According to kernel thread info, TLS is aligned to 16-byte. I guess that page fault is due to dynamic executable expects TLS with size = 0x7008 bytes.

You shouldn't need to change the size or roundup2 the syscall argument. With the change in rS325364 the TLS allocation should be properly aligned so long as the PT_TLS segment has the right alignment. You could change the definition of TLS_TCB_ALIGN to be 16 for mips like it is on amd64, but we should be setting the alignment of the TLS segment correctly and fix it if we aren't.

mizhka_gmail.com updated this revision to Diff 35473.

I don't touch "Summary" because original patch is still good IMHO, but it breaks ABI.
This revision of patch is only kernel change and doesn't break ABI, i.e. buildkernel/installkernel is enough.

As discussion with @meloun-miracle-cz in IRC, static binaries expects aligned TCB thanks to new CRT code, but dynamic binaries is fully managed by rtld and behavior should be same as it was before r325364. To handle this difference, let's check first offset in dtv[] array (actual third element) to identify actual TCB size. It allows to adjust md_tls_tcb_offset for static binaries and keep original behaviour for dynamic binaries.

@meloun-miracle-cz , @ray , @yamori813_yahoo.co.jp , @adrian , I'll appreciate your review! Thx!

mmel added a comment.Nov 20 2017, 3:19 PM

with full respect, I don’t think that this is right way. Moreover, I think that you papering over real problem there.
With this patch, what’s happen if someone requests any higher alignment (that actual 16) for TLS data? Or, can patched kernel run the old init (pre r324938)?

After day of digging, I’m still not sure which TLS model mips uses. Mainly which value is expected to be returned by tls_get_tp() function.
It’s clear that mips doesn’t follow Variant I of TLS standard (which require TP pointing to TCB), but it takes relaxed model of this. Something like
“The "thread pointer register" points to some fixed offset from the beginning of the TLS segment. This offset varies by arch“.

If is this true, then my change in libc/gen/tls.h has been significantly incomplete and the arch specific bits need to be implemented.

In D13134#274207, @meloun-miracle-cz wrote:

with full respect, I don’t think that this is right way. Moreover, I think that you papering over real problem there.
With this patch, what’s happen if someone requests any higher alignment (that actual 16) for TLS data? Or, can patched kernel run the old init (pre r324938)?
After day of digging, I’m still not sure which TLS model mips uses. Mainly which value is expected to be returned by tls_get_tp() function.
It’s clear that mips doesn’t follow Variant I of TLS standard (which require TP pointing to TCB), but it takes relaxed model of this. Something like
“The "thread pointer register" points to some fixed offset from the beginning of the TLS segment.

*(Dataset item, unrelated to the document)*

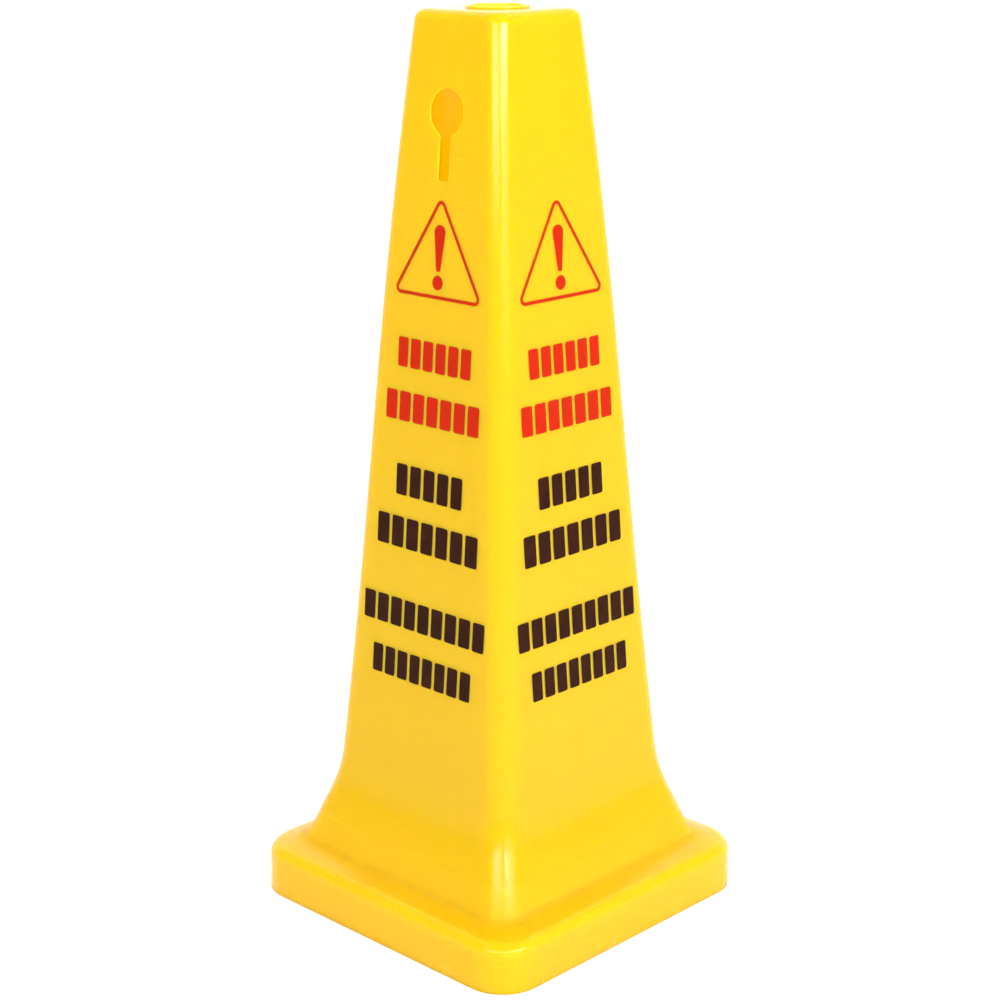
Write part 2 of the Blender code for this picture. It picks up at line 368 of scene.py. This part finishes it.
def keyhole_half_outline():
    """The keyhole's right half from the top down: its head, its slot, and the height where they meet."""
    side = KEYHOLE_SLOT_HALF
    end_z = KEYHOLE_SLOT_BOTTOM_Z
    neck = side + KEYHOLE_NECK_RADIUS
    drop = math.sqrt((KEYHOLE_HEAD_RADIUS + KEYHOLE_NECK_RADIUS) ** 2 - neck**2)
    neck_z = KEYHOLE_HEAD_Z - drop
    meeting = math.atan2(drop, neck)
    head = arc(0.0, KEYHOLE_HEAD_Z, KEYHOLE_HEAD_RADIUS, math.pi / 2, -meeting, KEYHOLE_HEAD_STEPS)
    waist = arc(neck, neck_z, KEYHOLE_NECK_RADIUS, math.pi - meeting, math.pi, KEYHOLE_NECK_STEPS)
    foot = fillet((side, neck_z), (side, end_z), (-side, end_z), KEYHOLE_END_RADIUS, KEYHOLE_END_STEPS)
    slot = [waist[-1]] + foot + [Vector((0.0, end_z))]
    return head + waist[1:], slot, neck_z


def keyhole_loop():
    """The keyhole's outline, clockwise from the top of its head.

    It has one point for each point of the patch's edge. That edge starts at the top middle, so the
    head takes the points down to the neck's height.
    """
    head, slot, neck_z = keyhole_half_outline()
    row = (PATCH_TOP_Z - PATCH_BOTTOM_Z) / PATCH_ROWS
    head_count = PATCH_COLUMNS // 2 + round((PATCH_TOP_Z - neck_z) / row)
    slot_count = PATCH_COLUMNS + PATCH_ROWS - head_count
    right = evenly_spaced(head, head_count) + evenly_spaced(slot, slot_count)[1:]
    left = [Vector((-p.x, p.y)) for p in right[-2:0:-1]]
    return right + left


def outward_normals(loop):
    """Normals of a clockwise loop, away from the hole."""
    normals = []
    for i in range(len(loop)):
        along = (loop[(i + 1) % len(loop)] - loop[i - 1]).normalized()
        normals.append(Vector((-along.y, along.x)))
    return normals


def on_face(point, lift, turn):
    """A point (across, up) of a face, lifted off the outer skin, on the face at that turn about +Z."""
    place = Vector((point.x, -(taper_half(point.y) + lift), point.y))
    return Matrix.Rotation(math.radians(turn), 3, "Z") @ place


def patch_edge(rings, rows, first_column):
    """The vertices round a keyhole's patch of wall, clockwise from the top middle as seen from outside."""
    low, high = rows
    left, right = first_column, first_column + PATCH_COLUMNS
    middle = (left + right) // 2
    edge = [rings[high][c] for c in range(middle, right)]
    edge += [rings[r][right] for r in range(high, low, -1)]
    edge += [rings[low][c] for c in range(right, left, -1)]
    edge += [rings[r][left] for r in range(low, high)]
    edge += [rings[high][c] for c in range(left, middle)]
    return edge


def join_loops(shape, outer, inner):
    """Faces between two closed loops of the same number of vertices."""
    for i in range(len(outer)):
        j = (i + 1) % len(outer)
        shape.faces.new((outer[i], outer[j], inner[j], inner[i]))


def moved(loop, normals, distance):
    """A loop drawn away from the hole by a distance."""
    return [point + normal * distance for point, normal in zip(loop, normals)]


def patch_rings(loop, edge):
    """The rings of flat points between a patch's edge and the keyhole, crowded towards the keyhole."""
    rings = []
    for ring in range(1, PATCH_RINGS):
        share = 1 - (1 - ring / PATCH_RINGS) ** RING_CROWDING
        rings.append([outside.lerp(inside, share) for outside, inside in zip(edge, loop)])
    return rings


def keyhole_profile(edge):
    """(flat loop, depth, wear) from the outer skin's patch, through the hole, to the inner skin's patch."""
    loop = keyhole_loop()
    normals = outward_normals(loop)
    skin = patch_rings(moved(loop, normals, SMALL_RADIUS), edge)
    edges = []
    for step in range(ROUND_STEPS + 1):
        angle = math.pi / 2 * step / ROUND_STEPS
        away = SMALL_RADIUS * (1 - math.sin(angle))
        depth = SMALL_RADIUS * (1 - math.cos(angle))
        edges.append((moved(loop, normals, away), depth))
    profile = [(flat, 0.0, 0.0) for flat in skin]
    profile += [(flat, depth, KEYHOLE_OUTER_WEAR) for flat, depth in edges]
    profile += [(flat, WALL - depth, KEYHOLE_INNER_WEAR) for flat, depth in edges[::-1]]
    profile += [(flat, WALL, 0.0) for flat in skin[::-1]]
    return profile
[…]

This offset varies by arch“.
If is this true, then my change in libc/gen/tls.h has been significantly incomplete and the arch specific bits need to be implemented.

Kernel world with old world fine, tested on r322999 world.

Cosmetic change: increase MIPS_MAX_TCB_SIZE from 0x20 to 0x1000

mmel added a comment.Nov 25 2017, 8:58 AM

Generally speaking, I think that implementing more and more knowledge about TLS ABI into kernel is direct way to hell and it simply leads to hard to solve compatibility issues.
The ideal kernel should take TP pointer as opaque value, without any attempt to interpret it.

At this point I don't see any other option than implementing new sysarch syscalls, say <ARCH>_SET/GET_TP with correct semantics, adapt all library bits to it and hide old <ARCH>_SET/GET_TLS under COMPAT11 #ifdef.

sys/mips/include/tls.h
55

Why is this define needed ?

sys/mips/mips/sys_machdep.c
82

You can never directly dereference the usermode pointer from the kernel. Malicious program can pass invalid or kernel address in tcb/dtv which can leads to panic or it can have security implication. Use fueword*() or copyin() for this.

Also, it seems that mips ABI expects dtv[] pointers are biased by TLS_DTP_OFFSET. We have implemented this bias in libexec/rtld, but our libc/gen/tls.c ignores it.